”Sí la mañana no nos desvela para nuevas
alegrías y, sí por las noches no nos queda
ninguna esperanza ¿es que vale la pena
vestirse y desnudarse?”.
Johann Wolfgang Goethe
“A estos niños o muchachos les enseñaban a sembrar las llamadas minas “quiebrapatas” en trochas o caminos sin importarles hombre, mujeres o niños campesinos que pasen acompañando a una recua de mulas. Todos quedan expuestos a ser destrozados. Las minas, como usted sabe, son armas prohibidas y condenadas por todos los organismos internacionales. Están calculadas para dejarle sin piernas o parapléjico y no necesariamente para matarlo. Los estrategas comunistas en la guerra de Vietnam consideraban que un inválido tiene más efecto intimidatorio que un muerto. Los muertos con el correr del tiempo se olvidan, pero el tullido o el hombre sin piernas recuerdan a todos, día tras día, el daño que pueden sufrir quienes no colaboren con las cuadrillas de la FARC o del ELN”. La cita anterior pertenece a la más reciente novela (2010) de don Plinio Apuleyo Mendoza titulada “Entre dos aguas”. Aclaro que los análisis literarios en estas páginas los hace, en forma por demás excelente y amena, el poeta Francisco Arévalo. El interés inmediato que orienta este escrito es el de dar un vistazo a esta trágica realidad, a ese anecdotario del horror en la que ha devenido en las últimas décadas el desconsolador accionar de grupos guerrilleros en el vecino país y, que precisamente, describe en forma magistral la obra de don Plinio Apuleyo.
Si bien la novela del escritor y periodista colombiano tiene, a confesión suya, parcialmente un carácter autobiográfico, constituye un conmovedor testimonio de ese mortal calvario que ha padecido Colombia durante los últimos 64 años, vale decir desde el asesinato del candidato presidencial del Liberalismo, Jorge Eliécer Gaitán, acaecido en Bogotá un fatídico día de abril de 1948. De coletazo, y sobre todo en pasado relativamente reciente, nosotros, en Venezuela hemos sentido los embates de estos grupos insurgentes en forma de secuestros y de otras formas de violencia.
Colombia, con sus altas y sus bajas, ha experimentado la atroz crudeza de estas fuerzas guerrilleras, alzadas en armas “en nombre del pueblo”. Fuerzas, que por el contrario, han ido hundiendo en el pavor a toda la colectividad, no poseyendo en el hoy ni los jirones de una acción reivindicatoria de los más humildes y sin más bien el huesudo rostro de unas agrupaciones terroristas más, al continuar con toda esta especie de gesta demencial y sembradora de dolor y penurias.

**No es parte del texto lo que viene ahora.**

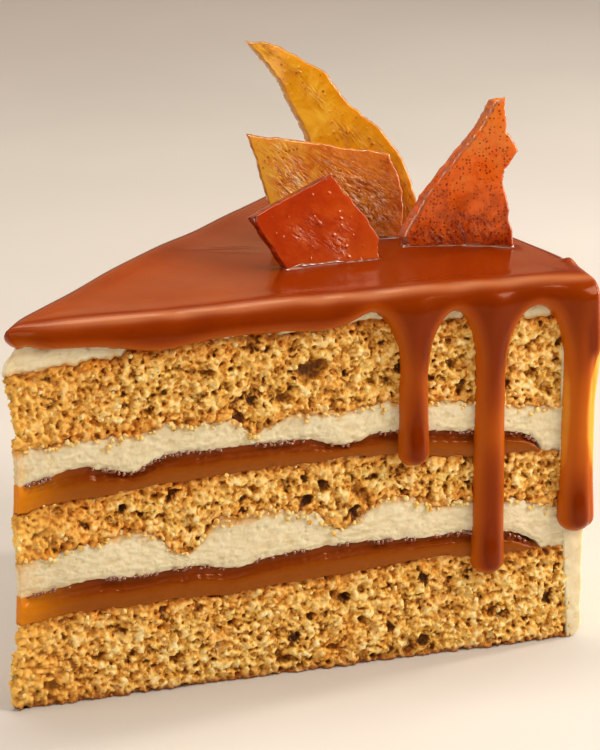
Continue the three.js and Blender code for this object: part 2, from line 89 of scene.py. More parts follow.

Estas realidades hieren a la dignidad humana, la pisotean y duele más por el hecho mismo de que se erigen para vengar afrentas sociales y económicas. Son tan injustas como la explotación del hombre por el hombre, tan indignante como los genocidios nazis, tan horrendos como las innumerables vejaciones a los pueblos indígenas. Es claro que la humanidad debe y tiene que encontrar mecanismos idóneos y respetuosos para zanjar iniquidades y construir futuro.
Cuando se piensa en las miles de víctimas que conflictos como el que se escenifica en Colombia, con ecos preocupantes en suelo nacional, uno no deja de pensar en la obligatoriedad de acuerdos que partan del reconocimiento del otro, de la justa atención a las necesidades de los más vulnerables, del nivelar “por arriba” a la población, de brindar oportunidades francas para el crecimiento en todos los órdenes. ¿Será que nuestros pueblos están listos para elegir gobernantes y acompañarlos cívicamente en la impostergable tarea de construcción de naciones democráticas, justas, progresista, justiciera y así dejar de vivir, calamitosamente, “entre dos aguas”?